O que Juliana Velasco fez para tentar ‘minimizar’ este problema foi a seleção de cepas utilizando duas espécies de plantas modelo que possuem sistema fotossintéticos distintos. Como resultado, encontrou bactérias que promovem uma espécie, mas não outra. “Mas também tivemos a sorte de selecionar bactérias capazes de promover o crescimento de ambas as espécies. Isso pode ser um indício de que os voláteis produzidos por estas cepas podem atuar de forma similar no metabolismo destas plantas. Se estes mesmos mecanismos forem conservados em culturas agrícolas, a chance de sucesso é maior. Acontece que muito pouco é sabido sobre os mecanismos moleculares da planta que são modificados ou ligados por estes voláteis. Então só poderíamos responder esta questão testando as cepas selecionadas com as culturas desejadas, infelizmente”, justifica.
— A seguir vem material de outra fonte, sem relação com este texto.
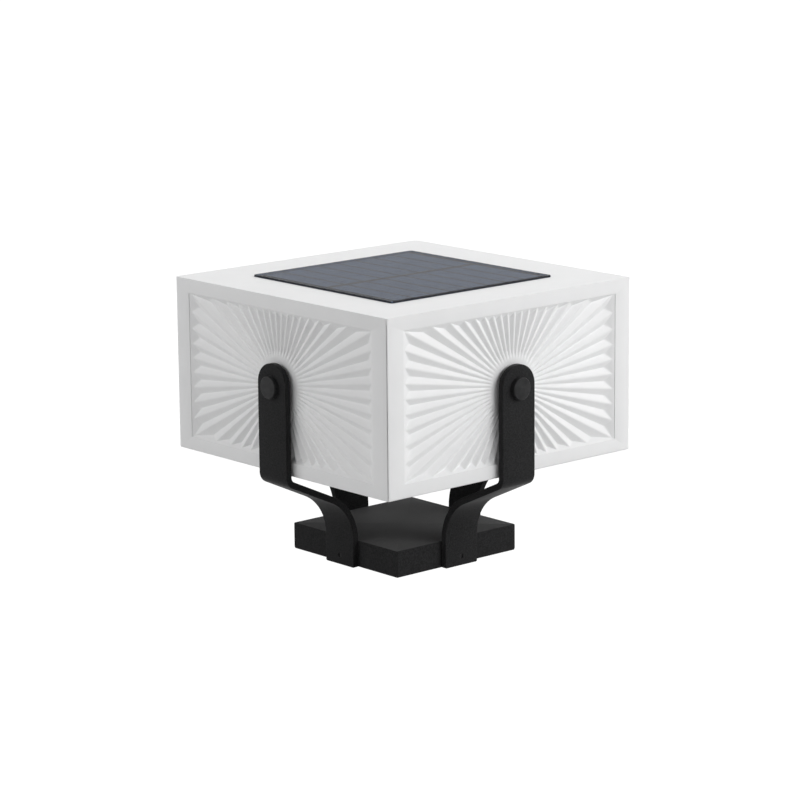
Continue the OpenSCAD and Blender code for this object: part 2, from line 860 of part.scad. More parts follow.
module cover_gasket() color(rubber)
    ring(inner_u, cover_u - groove_in + play, bottom_z + groove_z + play, bottom_z + groove_z + groove_h - play);

module cover_screws() color(steel) {
    for (x = [-1, 1], y = [-1, 1])
        translate([x * post_u, y * post_u, bottom_z])
            countersunk(cover_t + cover_bite - bite);
}

// The light's core: a square tube with a flange at its foot and a lip at its top
module light_core() color(steel) difference() {
    union() {
        ring(core_w / 2, core_w / 2 - core_t, core_z, charge_z);
        ring(pad_u, core_w / 2 - core_t, core_z, core_z + flange_t);
        ring(core_w / 2, core_w / 2 - core_t - lip_w, lip_z, charge_z);
    }
    for (x = [-1, 1], y = [-1, 1])
        translate([x * core_screw_u, y * core_screw_u, core_z - bite])
            cylinder(r = screw_r + play, h = flange_t + 2 * bite, $fn = 48);
    for (k = [0 : 3])
        at_led_screws(k)
            rod_in(1 + play, -core_t - bite, bite);
    at_board_screws(lip_z - bite)
        cylinder(r = 1 + play, h = flange_t + 2 * bite, $fn = 32);
}

module core_screws() color(steel) {
    for (x = [-1, 1], y = [-1, 1])
        translate([x * core_screw_u, y * core_screw_u, core_z + flange_t])
            pan_screw(flange_t + core_bite - slack);
}

// Light boards on the four faces of the core
led_z = core_z + (lip_z - core_z - led_board_h) / 2;
led_pitch = led_board_h / (led_rows + 1);
led_screw_in = 3.2;

module on_core(k) {
    rotate([0, 0, 90 * k])
        translate([0, -core_w / 2, 0])
            children();
}

module at_led_screws(k) {
    on_core(k)
        for (z = [led_z + led_screw_in, led_z + led_board_h - led_screw_in])
            translate([0, 0, z])
                rotate([180, 0, 0])
                    children();
}

module led_board(k) color(white) difference() {
    on_core(k)
        translate([-led_board_w / 2, -pcb_t, led_z])
            cube([led_board_w, pcb_t, led_board_h]);
    at_led_screws(k)
        rod_in(1 + play, -bite, pcb_t + bite);
}

module led_board_front() led_board(0);
module led_board_right() led_board(1);
module led_board_back() led_board(2);
module led_board_left() led_board(3);

module led_chips() color("#E8D27A") {
    for (k = [0 : 3])
        on_core(k)
            for (x = [-led_board_w / 4, led_board_w / 4], j = [1 : led_rows])
                translate([x - led_w / 2, -pcb_t - led_t, led_z + j * led_pitch - led_w / 2])
                    cube([led_w, led_t, led_w]);
}

module led_screws() color(steel) {
    for (k = [0 : 3])
        at_led_screws(k)
            translate([0, pcb_t, 0])
                rotate([-90, 0, 0])
                    pan_screw(pcb_t + core_t, 1, 2, 1);
}

// Battery: four upright cells in a holder inside the core
holder_u = core_w / 2 - core_t - slack;
cell_floor = core_z + holder_t;
cap_z = cell_floor + bat_l + slack;
holder_w = bat_pitch + 2 * (bat_r + slack + holder_wall);
contact_t = slack;
contact_w = 8;
strip_l = bat_pitch + contact_w;
tab_y = holder_w / 2;

module at_bats() {
    for (x = [-1, 1], y = [-1, 1])
        translate([x * bat_pitch / 2, y * bat_pitch / 2, 0])
            children();
}

module battery_holder() color("#2E3134") difference() {
    union() {
        block(holder_u, holder_u, core_z, cell_floor);
        block(holder_w / 2, holder_w / 2, core_z, cap_z);
    }
    at_bats()
        translate([0, 0, cell_floor])
            cylinder(r = bat_r + slack, h = bat_l + slack + bite, $fn = 96);
    contact_room(cap_z - contact_t - play, cap_z + bite, strip_l / 2);
    contact_room(cell_floor - contact_t - play, cell_floor, tab_y + contact_t);
}

// Room for the two straps of a level, from the front pair of cells back to end_y
module contact_room(z0, z1, end_y) {
    for (x = [-1, 1])
        translate([x * bat_pitch / 2 - contact_w / 2 - play, -strip_l / 2 - play, z0])
            cube([contact_w + 2 * play, strip_l / 2 + end_y + 2 * play, z1 - z0]);
}

// Room for the straps' tabs that stand behind y
module tab_room(y, z0, z1) {
    for (x = [-1, 1])
        translate([x * bat_pitch / 2 - contact_w / 2 - play, y - play, z0])
            cube([contact_w + 2 * play, contact_t + 2 * play, z1 - z0]);
}

module battery_cell(i) color("#3D6FA8")
    translate([(i % 2 - 0.5) * bat_pitch, (floor(i / 2) - 0.5) * bat_pitch, cell_floor])
        rotate_extrude($fn = 96)
            polygon([[0, 0], [bat_r - 0.5, 0], [bat_r, 0.5], [bat_r, bat_l - 1.5], [bat_r - 0.5, bat_l - 1],
                [bat_r * 0.32, bat_l - 1], [bat_r * 0.32, bat_l], [0, bat_l]]);

module battery_cell_1() battery_cell(0);
module battery_cell_2() battery_cell(1);
module battery_cell_3() battery_cell(2);
module battery_cell_4() battery_cell(3);

module battery_cap() color("#2E3134") difference() {
    block(holder_u, holder_u, cap_z, lip_z);
    for (y = [0, tab_y])
        tab_room(y, cap_z - bite, lip_z + bite);
}

// Contact straps over and under each pair of cells, with tabs up to the charge board
module battery_contacts() color(brass) {
    for (x = [-1, 1])
        translate([x * bat_pitch / 2 - contact_w / 2, 0, 0]) {
            translate([0, -strip_l / 2, cap_z - contact_t])
                cube([contact_w, strip_l, contact_t]);
            translate([0, 0, cap_z - contact_t])
                cube([contact_w, contact_t, contact_t + charge_z - cap_z]);
            translate([0, -strip_l / 2, cell_floor - contact_t])
                cube([contact_w, strip_l / 2 + tab_y + contact_t, contact_t]);
            translate([0, tab_y, cell_floor - contact_t])
                cube([contact_w, contact_t, contact_t + charge_z - cell_floor]);
        }
}

// Charge board on the core's lip, with its parts
board_screw_u = core_w / 2 - core_t - lip_w / 2;
board_top = charge_z + pcb_t;

module at_board_screws(z) {
    for (x = [-1, 1], y = [-1, 1])
        translate([x * board_screw_u, y * board_screw_u, z])
            children();
}

module charge_board() color("#1F5B3A") difference() {
    block(charge_w / 2, charge_w / 2, charge_z, board_top);
    at_board_screws(charge_z - bite)
        cylinder(r = 1 + play, h = pcb_t + 2 * bite, $fn = 32);
}

// Controller chip, coil, two regulators and two round capacitors, each with its place and size
board_blocks = [
    [[-14, -8], [9, 9, 1.2]],
    [[-2, -12], [7, 7, 4]],
    [[-16, 6], [6, 4, 1.5]],
    [[-4, 1], [5, 4, 1.5]]];
capacitor_r = 4;
capacitor_h = 9;
capacitor_places = [[14, -8], [14, 2.5]];

module board_parts() color("#303236") translate([0, 0, board_top]) {
    for (b = board_blocks)
        translate(b[0])
            cube(b[1]);
    for (at = capacitor_places)
        translate(at)
            cylinder(r = capacitor_r, h = capacitor_h, $fn = 48);
}

module board_screws() color(steel) {
    at_board_screws(board_top)
        pan_screw(pcb_t + flange_t - 0.2, 1, 2, 1);
}

// Push switch in the bottom cover
switch_play = 0.08;
switch_seal_t = 0.8;
bezel_z = bottom_z - switch_seal_t - bezel_t;
stem_r = 2;
nut_t = 4;
nut_r = barrel_r + 4;
button_h = 2.5;
web_t = 2;
keeper_r = 3.2;
keeper_t = 1;
well_z = bezel_z + button_h + button_travel + slack;
keeper_z = well_z + web_t;

module at_switch(z) {
    translate([switch_at, -switch_at, z])
        children();
}

module switch_body() color(black) difference() {
    union() {
        at_switch(bezel_z)
            cylinder(r = bezel_r, h = bezel_t, $fn = 96);
        at_switch(bezel_z)
            cylinder(r = barrel_r, h = barrel_l, $fn = 96);
    }
    at_switch(bezel_z - bite)
        cylinder(r = button_r + switch_play, h = well_z - bezel_z + bite, $fn = 96);
    at_switch(well_z - bite)
        cylinder(r = stem_r + switch_play, h = 2 * bite + web_t, $fn = 48);
    at_switch(keeper_z)
        cylinder(r = keeper_r + slack, h = keeper_t + button_travel + slack, $fn = 96);
}

module switch_seal() color(rubber) at_switch(bottom_z - switch_seal_t) difference() {
    cylinder(r = bezel_r, h = switch_seal_t, $fn = 96);
    translate([0, 0, -bite])
        cylinder(r = barrel_r + play, h = switch_seal_t + 2 * bite, $fn = 96);
}

module switch_nut() color(steel) at_switch(floor_z) difference() {
    cylinder(r = nut_r, h = nut_t, $fn = 6);
    translate([0, 0, -bite])
        cylinder(r = barrel_r + play, h = nut_t + 2 * bite, $fn = 96);
}

// The button, its stem and the keeper that stops it from falling out
module power_button() color("#8E9094") {
    at_switch(bezel_z - button_out)
        cylinder(r = button_r, h = button_out + button_h, $fn = 96);
    at_switch(bezel_z + button_h - bite)
        cylinder(r = stem_r, h = bite + keeper_z + keeper_t - bezel_z - button_h, $fn = 48);
    at_switch(keeper_z)
        cylinder(r = keeper_r, h = keeper_t, $fn = 96);
}

// Wires inside the head
switch_top = bezel_z + barrel_l;
edge_u = charge_w / 2 - 3;
outside_u = core_w / 2 + pcb_t + 2;
wire_x = 8;

module panel_wires() color("#8A1F1F") {
    for (x = [-wire_gap, wire_gap])
        wire([[x, wire_y, board_z + board_t / 2], [x, wire_y, board_top]]);
}

module led_wires() color("#B9B9B4") {
    joint_z = led_z + led_board_h - wire_r - 1.5;
    for (k = [0 : 3])
        rotate([0, 0, 90 * k])
            wire([[wire_x, -edge_u, board_top], [wire_x, -edge_u, board_top + 3],
                [wire_x, -outside_u, board_top + 3], [wire_x, -outside_u, joint_z],
                [wire_x, -core_w / 2 - pcb_t, joint_z]]);
}

module switch_wires() color("#2F4F8F") {
    over = board_top + 6;
    for (s = [-3, 3])
        wire([[switch_at, s - switch_at, switch_top], [switch_at, s - switch_at, over],
            [s + 22, s - switch_at, over], [s + 22, -edge_u + 6, over], [s + 22, -edge_u + 6, board_top]]);
}

base_cover();
base_plate();
base_weight();
weight_screws();
plate_screws();
foot_pads();
bracket_front();
bracket_right();
bracket_back();
bracket_left();
bracket_bolts();
foot_dowels();
retaining_pins();
spacer_washers();
pin_inserts();
top_cover();
side_panel_front();
side_panel_right();
side_panel_back();
side_panel_left();
inner_frame();
panel_screws();
top_screws();
panel_seal();
panel_board();
solar_cells();
panel_glass();
wire_grommet();
bottom_cover();
cover_gasket();
cover_screws();
light_core();
core_screws();
led_board_front();
led_board_right();
led_board_back();
led_board_left();
led_chips();
led_screws();
battery_holder();
battery_cell_1();
battery_cell_2();
battery_cell_3();
battery_cell_4();
battery_cap();
battery_contacts();
charge_board();
board_parts();
board_screws();
switch_body();
switch_seal();
switch_nut();
power_button();
panel_wires();
led_wires();
switch_wires();
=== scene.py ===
# Outdoor solar table lamp: its finely shaped pieces and its finishes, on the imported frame.
# Lengths are in millimetres; makePiece turns them into metres.
import json
import math
import bmesh
import bpy
import numpy as np
from mathutils import Matrix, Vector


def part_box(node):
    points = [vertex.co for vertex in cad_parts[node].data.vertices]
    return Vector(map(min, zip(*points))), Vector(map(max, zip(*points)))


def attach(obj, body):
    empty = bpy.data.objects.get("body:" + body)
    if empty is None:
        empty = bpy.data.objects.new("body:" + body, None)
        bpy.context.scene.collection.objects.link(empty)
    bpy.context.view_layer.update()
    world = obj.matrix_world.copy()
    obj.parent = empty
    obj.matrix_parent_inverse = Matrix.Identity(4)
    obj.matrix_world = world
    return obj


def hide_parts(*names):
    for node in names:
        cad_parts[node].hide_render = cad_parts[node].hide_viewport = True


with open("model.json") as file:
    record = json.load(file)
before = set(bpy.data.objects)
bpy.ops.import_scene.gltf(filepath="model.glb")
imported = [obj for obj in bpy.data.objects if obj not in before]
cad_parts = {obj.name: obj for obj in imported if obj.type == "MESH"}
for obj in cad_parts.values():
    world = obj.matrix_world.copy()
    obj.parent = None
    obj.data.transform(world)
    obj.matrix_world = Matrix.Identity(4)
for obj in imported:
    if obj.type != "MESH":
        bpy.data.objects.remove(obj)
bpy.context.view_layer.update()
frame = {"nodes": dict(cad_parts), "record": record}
slotOf = {part["node"]: part["material_slot"] for part in frame["record"]["subparts"]}


def boxOf(node):
    low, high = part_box(node)
    return np.array(low) * 1000, np.array(high) * 1000


# Levels and half widths that the pieces share, read off the frame
headHalf = boxOf("top_cover")[1][0]
headTop = boxOf("top_cover")[1][2]
headBottom = boxOf("side_panel_front")[0][2]
wallTop = boxOf("side_panel_front")[1][2]
pinLevel = boxOf("retaining_pins")[0][2] / 2 + boxOf("retaining_pins")[1][2] / 2
baseHalf = boxOf("base_cover")[1][0]
print("frame loaded,", len(frame["nodes"]), "nodes")


# Meshes

samePlace, noLength = 2e-6, 1e-7  # metres: closer points are one point, shorter edges are no edges
sharpFrom = math.radians(32)  # edges that turn by more than this stay sharp
cutPast = 1.0  # a cutter goes this far past the surface that it opens


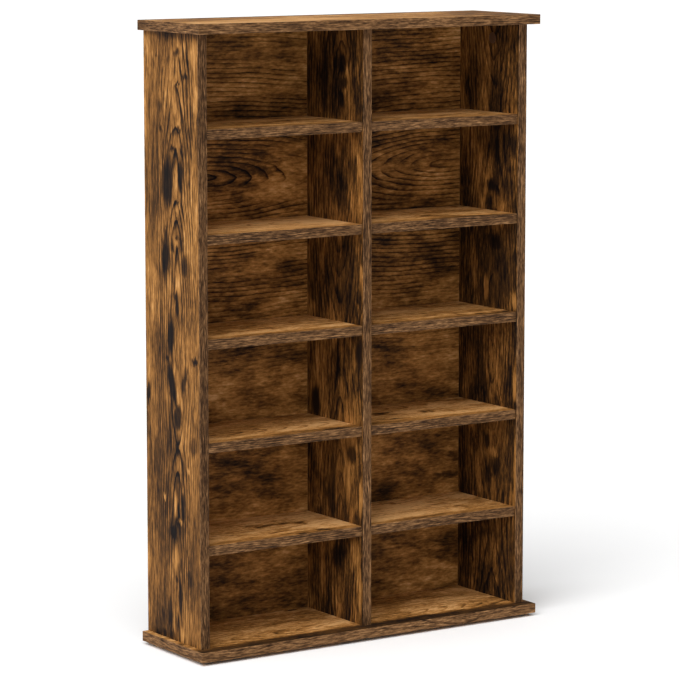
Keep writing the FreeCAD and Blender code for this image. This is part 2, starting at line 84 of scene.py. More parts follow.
class Field:
    """A number that varies over a surface: a shader output that works in Python sums."""

    def __init__(self, recipe: "Recipe", socket: Socket) -> None:
        """Keeps the recipe that the output belongs to."""
        self.recipe = recipe
        self.socket = socket

    def math(self, operation: str, *others: "Number") -> "Field":
        """The result of a Math node on this and the other operands."""
        inputs = dict(enumerate((self, *others)))
        return self.recipe.value("ShaderNodeMath", {"operation": operation}, inputs)

    def __add__(self, other: "Number") -> "Field":
        """The sum."""
        return self.math("ADD", other)

    __radd__ = __add__

    def __sub__(self, other: "Number") -> "Field":
        """The difference."""
        return self.math("SUBTRACT", other)

    def __rsub__(self, other: float) -> "Field":
        """A number less this field."""
        return self * -1.0 + other

    def __mul__(self, other: "Number") -> "Field":
        """The product."""
        return self.math("MULTIPLY", other)

    def __truediv__(self, other: "Number") -> "Field":
        """The quotient."""
        return self.math("DIVIDE", other)

    def larger(self, other: "Number") -> "Field":
        """The larger of the two."""
        return self.math("MAXIMUM", other)

    def step(self, low: float, high: float, top: float = 1.0) -> "Field":
        """Rises smoothly from zero at low to top at high; falls if low is the larger."""
        inputs = {"Value": self, "From Min": low, "From Max": high, "To Max": top}
        settings = {"interpolation_type": "SMOOTHSTEP"}
        return self.recipe.value("ShaderNodeMapRange", settings, inputs)


Number = Field | float


class Recipe:
    """The nodes of one material or world while they are being put together."""

    def __init__(self, owner: Material | bpy.types.World) -> None:
        """Starts with no nodes.

        Args:
            owner: The new material or world.
        """
        self.owner = owner
        self.owner.use_nodes = True
        self.tree = self.owner.node_tree
        self.tree.nodes.clear()

    def node(self, kind: str, settings: dict | None = None, inputs: dict | None = None) -> bpy.types.Node:
        """Makes a node: its settings first, then its inputs.

        Args:
            kind: Its type.
            settings: Its own settings, and a ramp's stops.
            inputs: Values, fields or outputs, by the socket's name or number.

        Returns:
            The node.
        """
        made = self.tree.nodes.new(kind)
        for name, setting in (settings or {}).items():
            if name == "stops":
                while len(made.color_ramp.elements) < len(setting):
                    made.color_ramp.elements.new(1.0)
                for element, (place, colour) in zip(made.color_ramp.elements, setting):
                    element.position = place
                    element.color = (*colour, 1.0)
            else:
                setattr(made, name, setting)
        for name, given in (inputs or {}).items():
            socket = made.inputs[name]
            given = given.socket if isinstance(given, Field) else given
            if isinstance(given, Socket):
                self.tree.links.new(given, socket)
            else:
                socket.default_value = given
        return made

    def value(self, kind: str, settings: dict | None = None, inputs: dict | None = None) -> Field:
        """Makes a node and returns its first output as a field."""
        return Field(self, self.node(kind, settings, inputs).outputs[0])

    def place(self) -> Socket:
        """The point on the piece, in metres."""
        return self.node("ShaderNodeTexCoord").outputs["Object"]

    def parts(self, vector: Socket) -> tuple[Field, Field, Field]:
        """The three numbers of a vector."""
        split = self.node("ShaderNodeSeparateXYZ", inputs={0: vector})
        return tuple(Field(self, output) for output in split.outputs)

    def vector(self, *numbers: Number) -> Socket:
        """A vector from three numbers."""
        return self.node("ShaderNodeCombineXYZ", inputs=dict(enumerate(numbers))).outputs[0]

    def vector_math(self, operation: str, *vectors: Socket | Triple) -> Socket:
        """Adds one Vector Math node that gives a vector."""
        inputs = dict(enumerate(vectors))
        return self.node("ShaderNodeVectorMath", {"operation": operation}, inputs).outputs[0]

    def vector_number(self, operation: str, *vectors: Socket | Triple) -> Field:
        """Adds one Vector Math node that gives a number."""
        made = self.node("ShaderNodeVectorMath", {"operation": operation}, dict(enumerate(vectors)))
        return Field(self, made.outputs["Value"])

    def cells(self, vector: Socket, scale: float = 1.0) -> tuple[Field, Field]:
        """Splits space into cells round scattered points.

        Args:
            vector: The place.
            scale: Cells in a unit of length.

        Returns:
            A number for each cell, and the distance to its point.
        """
        inputs = {"Vector": vector, "Scale": scale}
        spots = self.node("ShaderNodeTexVoronoi", {"feature": "F1"}, inputs)
        tint = self.node("ShaderNodeSeparateColor", inputs={0: spots.outputs["Color"]})
        return Field(self, tint.outputs[0]), Field(self, spots.outputs["Distance"])

    def mix(self, share: Number, first: Socket | Triple, second: Socket | Triple) -> Socket:
        """Mixes two colours, plain or linked, by the share of the second."""
        inputs = {0: share, 6: self.opaque(first), 7: self.opaque(second)}
        return self.node("ShaderNodeMix", {"data_type": "RGBA"}, inputs).outputs[2]

    def opaque(self, colour: Socket | Triple) -> Socket | tuple[float, ...]:
        """A plain colour with its alpha, or an output as it is."""
        return (*colour, 1.0) if isinstance(colour, tuple) else colour

    def ramp(self, share: Field, stops: Stops) -> Socket:
        """A colour that follows a number through stops."""
        return self.node("ShaderNodeValToRGB", {"stops": stops}, {0: share}).outputs[0]

    def curve(self, share: Field, points: tuple[Pair, ...]) -> Field:
        """A number that follows another through points, each a place and a value up to one."""
        return Field(self, self.ramp(share, tuple((place, (value,) * 3) for place, value in points)))

    def finish(
        self, colour: Socket | Triple, rough: Number, height: Field | None, depth: float, **shader: float
    ) -> Material:
        """Closes the material with its surface shader.

        Args:
            colour: Base colour.
            rough: Roughness.
            height: The relief, from zero to one, or None.
            depth: How deep the relief is.
            shader: Constants for the shader's other sockets.

        Returns:
            The finished material.
        """
        inputs = {"Base Color": self.opaque(colour), "Roughness": rough}
        if height is not None:
            bump = {"Height": height, "Distance": depth, "Strength": 1.0}
            inputs["Normal"] = self.node("ShaderNodeBump", inputs=bump).outputs[0]
        inputs.update({name.replace("_", " "): number for name, number in shader.items()})
        surface = self.node("ShaderNodeBsdfPrincipled", inputs=inputs)
        self.node("ShaderNodeOutputMaterial", inputs={0: surface.outputs[0]})
        return self.owner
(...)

Mas, pensando nisso, o grupo liderado por Juliana vem trabalhando no desenvolvimento de métodos de seleção destas cepas já utilizando culturas de interesse agrícola e importantes para o Brasil, como a cana-de-açúcar, o milho e o arroz. Isso pode aumentar as chances de obter bons resultados em campo.
Bactérias x fertilizantes químicos
As bactérias podem substituir os fertilizantes químicos de diversas formas. A mais conhecida é a fixação biológica de nitrogênio, um caso de grande sucesso na cultura da soja. Uma vez que se utiliza bactérias que são capazes de captar para a planta o nitrogênio que está na atmosfera, não é necessário fazer a adição deste nutriente na cultura ou, pelo menos, reduzir consideravelmente seu uso. O mesmo é válido para bactérias capazes de solubilizar fósforo.
“No nosso caso específico, os voláteis microbianos induzem um melhor crescimento das plantas, o que pode ser consequência de um metabolismo otimizado e o melhor aproveitamento dos nutrientes. Neste caso, é impossível dizer que não será necessário o uso de fertilizantes químicos. Mas por área-plantada, podemos obter uma maior produtividade, sem o uso adicional destes produtos químicos. Em adição, vimos que uma destas cepas tem potencial para solubilizar fosforo in vitro, mas temos que testar para ver se ela pode fazê-lo no solo. Um objetivo mais ambicioso do nosso grupo é conseguir uma cepa com uma gama de propriedades benéficas às plantas”, pontua Juliana Velasco.
Ao final, este grupo de pesquisa do LNBR/CNPEM espera desenvolver um bioproduto.. Tecnologias similares são utilizadas com sucesso para fixação de nitrogênio. O grupo também busca entender os mecanismos pelos quais estes voláteis atuam, com aprofundamento científico a nível celular e molecular.